Still, when I write E-mails, they are rarely snippets of thought. I tend to write E-mails that look like letters. I write in sentences. The grammar is about as right as I can get it. I spell out words and don’t use shortcuts. Even my texts, small as they can be, contain sentences, paragraphs, sometimes even theses which guide and direct them.

My thirst for letters first occurred when I lived in Germany. When I traveled there, I was alone. I had no contacts and very little money. By luck, I wound up with a job at a reputable German winery in Trier. The winery’s director intervened on my behalf and found me a small room in the attic of the winery apprentice school. For 210 DM, I got the room and a breakfast at the school. There were three rooms at the top of ten flights of stairs. A bathroom and shower stood at the end of a small hallway. The view from my room’s window looked out on the quiet neighborhood in the Gartenfeld district. The Petrisberg, a mountain-like prominence, rose up beyond my street, Egbertstrasse.

Trier is an old city. The Romans established it as a western outpost in Gaul in 16 BCE. The city grew to be a significant center of Roman life in the West, with all the amenities and infrastructure to support a population of several tens of thousands of people. Just under the Petrisberg stood the old Roman amphitheater, where gladiators fought and lions ate Christians. Egbertstrasse, it turns out, formed on side of the city’s circus, or track for chariot races—Ben-Hur style—track and field events, and other forms of Roman sport. The houses across the street from where I lived were built on the berm separating the two sides of the circus. Hettnerstrasse, the next block over, formed the other side. Hermesstrasse and Schutzenstrasse bounded the short sides of the track.

At first, I didn’t know anyone. I made acquaintances of some of the other interns at the winery and we got together once a week or so to visit the Trierer Loewenbrauerei, the brewery in my neighborhood. Other than that, I spent a lot of time alone. Evenings after a nap, I took walks around Petrisberg and up beyond the amphitheater toward Olewig, which Trier swallowed in the modern age. I ventured into the center of old Trier, which was only about a five-minute walk, and strolled around the pedestrian zone watching people come and go at the cafes and shops there.

On weekends, I made long tours of the city. I woke and drank coffee and then lit out for eight or ten hours through the streets and into the surrounding countryside. I came to know the town well. Even today, I can find my way around Trier as well as I can my own neighborhood.

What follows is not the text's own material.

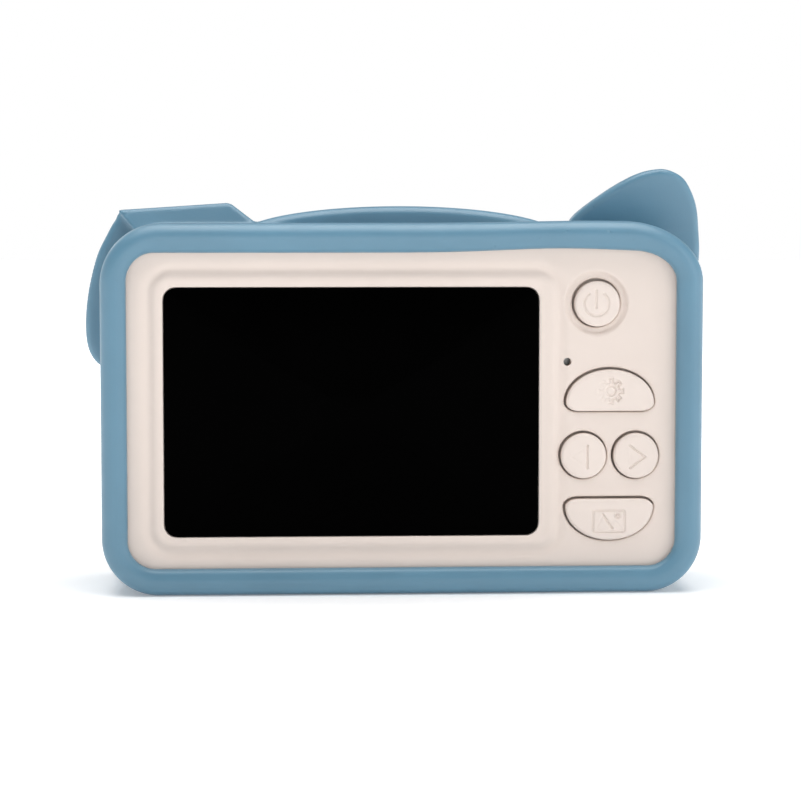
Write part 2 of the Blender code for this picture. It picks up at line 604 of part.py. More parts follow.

When I came home to my empty room, I spent time each week, sometimes every day, writing letters. At first, I wrote by hand. Then, at breakfast one morning, an intern named Petra told me she had a typewriter she wasn’t using. It was an Erika portable. Made in East Germany, it was built like a tank. I told her I would buy it from her but I didn’t have much money. Fortunately, the typewriter didn’t mean much to her. I traded a hat of mine she liked and threw in 5 DM for the typewriter. It changed my life.

Now instead of laboring away with pencil and pen, I could spill my thoughts out on paper at nearly the speed in which they came. Instead of a letter or so a week, I wrote five and sometimes six. I covered my daily goings on, what I was thinking, and the hardship I felt at being all alone in a strange city. I wrote letters to family members and friends. People I hardly knew received my missives.

And, every day, I came home from the winery and checked in at the office of the school to see if I received any word from my correspondents. I came to live by the post. I received letters at least once a week. They sustained me until I began to build a set of friends. Even after, the mail kept me going. I started a long correspondence with an American opera singer who would come to Trier in the summer. We started a steamy relationship. After the summer, I kept writing. She kept writing back. Those letters would lead through a relationship would end in heartache, the greatest of my life. (See, https://patrickdobson.com/?p=118.)

So, today, I write letters, sometimes E-mail, sometimes the old postal kind with a hand-written address and a stamp. When I send a letter, usually the recipient is so surprised that they get out their paper and write back. Getting a letter in the mail is a special event these days. It fulfills a desire to carry on conversation unfettered by time and place.

Now, whether E-mail or post, I carry on correspondence as if I had that old Erika typewriter. I used it long after I returned to the states. I still wonder what I did with it. My letters took on a kind of personality on that typewriter. So, while I still write letters, I miss that old East German.